Worse yer, his wife comes too, even the kids, and if she doesn't like to fish and isn't a birder, doesn't give a damn about the splendors of a marsh that changes in texture and tone from hour to hour, time will hang heavy upon her. The kids will go nuts and take her with them.
Mears and two generations of his descendants tried to cope with the changing times with mixed success. People no longer were willing to share bathrooms at the end of the hall, so baths were added to each room; unfortunately they jut out into the wide verandans that encircle two floors of the building. A swimming pool was added.
The Wachapreague's magnificent proportions overcame the indignity, but then the interior was "remodeled" is motel ticky-tacky: carpet covered the fine oak flooring, vinyl sheathing hid the wainscoting and perforated ceiling tile was pasted over the inch-thick plaster.
It all did away with much of the charm without solving the basic problem: while the waters off Wachapreague remained fertile as ever, many sportsmen no longer had the time and the newly sporting middle class didn't have the inclination (they travel in campers now, of course, and the village fathers enacted an ordinance requiring campers and trailers to get off the streets by sundown).
The classic American answer to the question of what to do with such a faded, old-fashioned hostelry would be to call in the wreckers or take more insurance and have a fire.
It isn't going to happen. Lewis, 41, has come home again, and this month he bought the Wachapreague hotel, lock, stock and marina, committing $520,000 and, he hopes, the rest of his life, to the proposition that he can revive it.
"My brother Jim (an insurance man who also said the hell with the city and came home to Wachapreague) and I leased the marina operation for a couple of years, and what I have seen convinces me that we can make this place go, if we can restore the atmosphere that make it so attractive in the first place."
"We" no longer includes his brother, who has opened Big Jim's restaurant in nearby Melfa, but it embraces three generations of Lewises - his father, Z.R. Lewis Jr., his son Randy (not the IV), 17, and daughters Susie, 13, and Selina, 8.
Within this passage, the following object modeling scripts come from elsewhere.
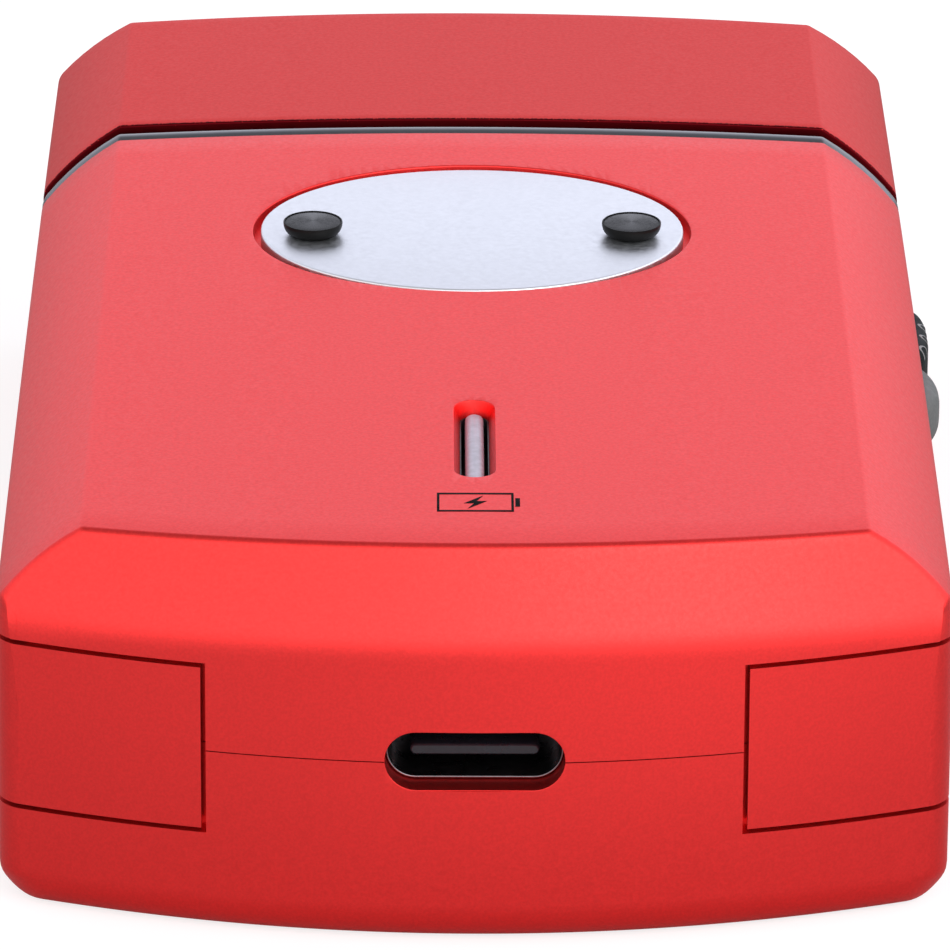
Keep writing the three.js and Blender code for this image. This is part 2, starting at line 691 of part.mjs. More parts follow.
put("status_led", box(-0.8, 0.8, SLOT.y - 0.6, SLOT.y + 0.6, BOARD.top, BOARD.top + 0.7), WHITE);
put("battery_cell", batteryCell(), CELL_WRAP);
put("battery_pad", batteryPad(), RUBBER);
put("usb_receptacle", usbShell(), STEEL);
put("usb_tongue", usbTongue(), BLACK);
put("slide_switch", slideSwitch(), STEEL);
put("tact_switch", tactSwitch(), BLACK);
put("motor_can", motorCan(), STEEL);
put("motor_shaft", motorShaft(), STEEL);
put("bridge", bridge(), WHITE);
put("cutter_block", cutterBlock(), STEEL);
put("foil", foilSheet(), SILVER);
put("foil_frame", foilFrame(), BLACK);

export default shaver;
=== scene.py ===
"""Compact electric foil shaver lying on its back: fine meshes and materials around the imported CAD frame.

Shapes are worked out in millimetres and written in metres. +X is the control side, +Y runs to the
cap, and z = 0 is the back face.
"""

import math

import bmesh
import bpy
import numpy as np
from mathutils import Matrix, Vector


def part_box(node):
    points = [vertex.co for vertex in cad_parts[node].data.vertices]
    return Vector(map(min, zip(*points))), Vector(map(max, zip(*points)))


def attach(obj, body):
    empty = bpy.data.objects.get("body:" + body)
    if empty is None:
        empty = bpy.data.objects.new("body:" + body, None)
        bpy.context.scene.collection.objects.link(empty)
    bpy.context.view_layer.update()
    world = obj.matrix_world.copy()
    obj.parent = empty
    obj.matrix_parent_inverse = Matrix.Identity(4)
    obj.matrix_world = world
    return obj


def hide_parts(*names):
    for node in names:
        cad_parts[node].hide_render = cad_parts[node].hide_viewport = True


MM = 0.001

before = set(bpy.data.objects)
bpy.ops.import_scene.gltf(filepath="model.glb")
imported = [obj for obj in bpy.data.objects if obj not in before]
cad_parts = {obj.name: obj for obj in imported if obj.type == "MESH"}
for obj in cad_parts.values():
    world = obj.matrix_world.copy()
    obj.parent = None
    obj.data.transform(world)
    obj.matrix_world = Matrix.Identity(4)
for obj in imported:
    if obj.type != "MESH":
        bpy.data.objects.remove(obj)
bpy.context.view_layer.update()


def node_box(node):
    """Lowest and highest corners of a CAD node, in millimetres."""
    low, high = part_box(node)
    return np.array(low) / MM, np.array(high) / MM


FRONT_LOW, FRONT_HIGH = node_box("front_shell")
CAP_LOW, CAP_HIGH = node_box("cap_shell")
TRIM_LOW, TRIM_HIGH = node_box("trim_ring")
BADGE_LOW, BADGE_HIGH = node_box("badge_plate")
PIPE_LOW, PIPE_HIGH = node_box("light_pipe")
COVER_LOW, COVER_HIGH = node_box("corner_cover_right")
PORT_LOW, PORT_HIGH = node_box("usb_receptacle")
TONGUE_LOW, TONGUE_HIGH = node_box("usb_tongue")
GRIP_LOW, GRIP_HIGH = node_box("slider_grip")
BUTTON_LOW, BUTTON_HIGH = node_box("lock_button")

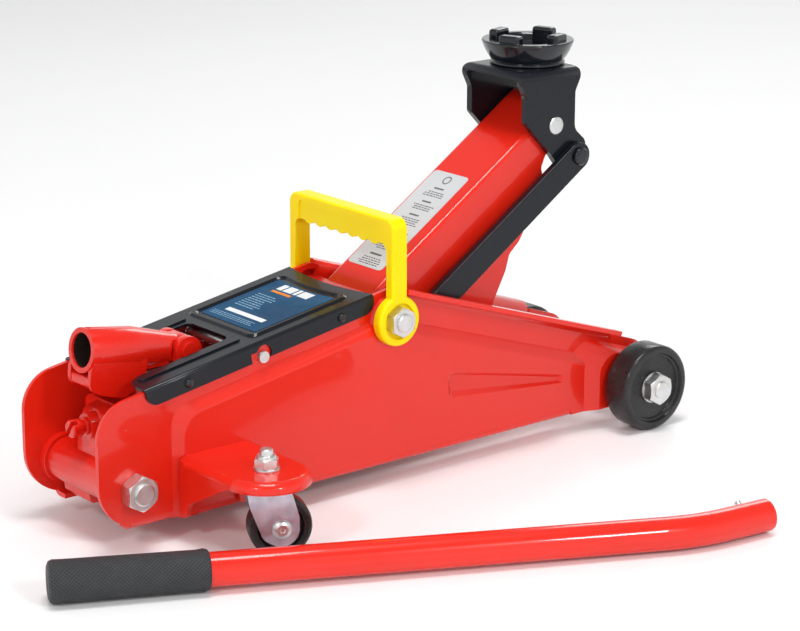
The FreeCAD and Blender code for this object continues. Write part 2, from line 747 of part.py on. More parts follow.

Nancy Lewis, whose misgiving if any about the radical change in the family's lifestyle are well concealed by an air of enthusiasm, brings the whole brood down from Baltimore County every weekend to work on readying the hotel for the coming season. The children bring friends, making the work parties as much party as work. The commuting will end as soon as school is out.
"It's going to take a few years to really restore the place," Lewis said.
"For one thing there is so much to do. For another, things don't get done around here the way they do in a city."
He smiled as he inspected a bentwood dining room chair in sore need of recaning. "You hire somebody around here to do something and it gets done, eventually, but you don't say, 'I want this by Thursday.' People here move at their own pace and you have to more with them.
"I started to get a little tense about that a week or two ago when we were trying to fix the water pipes - a hundred water pipes - that burst during the big freeze. Then I reminded myself that the reason I came back here is because the Shore is different.
"I've got no reason to hurry. Our family has been around here a long time and there's plenty of time to do everything."
Lewises have been on the shore since 1632, when the line was founded by John and Lucretia Lewis, and there are cousins beyond numbering throughout Accomack and Northampton counties.
Wachapreague itself was an Indian village, whose peaceful inhabitants helped the white settlers established themselves on the peninsula and were rewarded with smallpox. Nothing remains of them but the mellifluous names they gave to the creeks and bays: Machipongo, Onancock, Pungoteague, Chesconessex, Assawoman, Nassawodox, Metomkin, Chincoteague.
Though it was built in a matter of months in 1902, the all-wood hotel remains sound. The Wachapreague survived the hurricane of 1933, when a storm tide covered Parramore Island and waves swept over five miles of marsh to break on the steps of the hotel. It swept boats up into the town and knocked down great trees on the lawn, but the hotel lost only a little of its ornate woodwork.
So solid is it that a visitor, wakened by the brilliant and unaccustomed light of the stars, could not hear the building creak nor feel it move in a 30-knot gale, which is more than you can say for the masonry Holiday Inn out on the highway.
"Oh, there's not another place like it in the world," Lewis exulted as he began another long day of fixing a thousand things. "Say, did you see the deer out on the marsh this morning?